Gentile signora Daniela Santanchè
ho talvolta apprezzato, talvolta un po’ meno, le sue prese di posizione su vari temi sempre portate con sobria umiltà, tipo la Hela di “Thor: Ragnarok”, la cui interprete, la bravissima Cate Blanchett, si è certo ispirata a lei per rappresentare al meglio la Dea della Morte (se non l’ha ancora fatto, vada a vederlo il film: se me convincerà).
Le scrivo perché sono rimasto sinceramente colpito dalle parole da lei pronunciate l’altro giorno a “La 7”, quando ha dichiarato che si deve per forza andare a un governo del centrodestra, guidato da Matteo Salvini, e che, per quanto riguarda i numeri che obiettivamente mancano per crearlo (20 senatori e 53 deputati) la coalizione dovrebbe “presentare il programma al Parlamento e poi contare sugli appoggi di singoli parlamentari, ben sapendo che molti hanno a cuore l’Italia”.
Ora, scusi se mi permetto, ma non è proprio il suo partito, ed in particolare la sua leader, Giorgia Meloni, che, in campagna elettorale hanno brandito la vergogna degli “inciuci” in ogni singola dichiarazione o apparizione televisiva, proponendo a Berlusconi e a Salvini di firmare il famoso patto “anti-inciucio”, cosa che entrambi non hanno fatto?

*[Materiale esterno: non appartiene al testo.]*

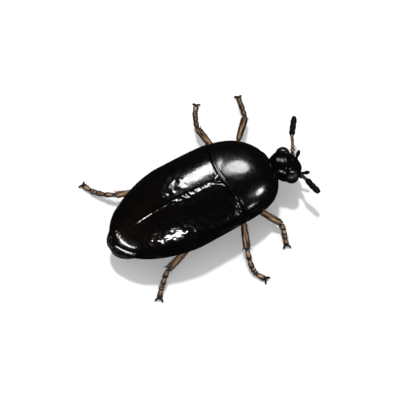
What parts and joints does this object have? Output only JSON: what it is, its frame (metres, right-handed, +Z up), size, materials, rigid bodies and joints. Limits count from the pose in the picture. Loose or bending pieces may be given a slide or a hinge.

Io che ho sempre considerato il termine “inciucio”, in questa accezione, mera propaganda, perché a me hanno insegnato che, qualora un governo non riesca aritmeticamente a formarsi, per forza ci si dovrà confrontare e trovare accordi, le pongo una semplice e lineare domanda, rifacendomi alla sua posizione pre-voto (non a quella di adesso che condivido totalmente): come pensa che potrebbero definire queste intese, pur perorate senza spartizione di poltrone e semplicemente “cun al coeur an man”, i partiti di appartenenza dei parlamentari cui lei chiede l’appoggio? Ci pensi, non è difficile.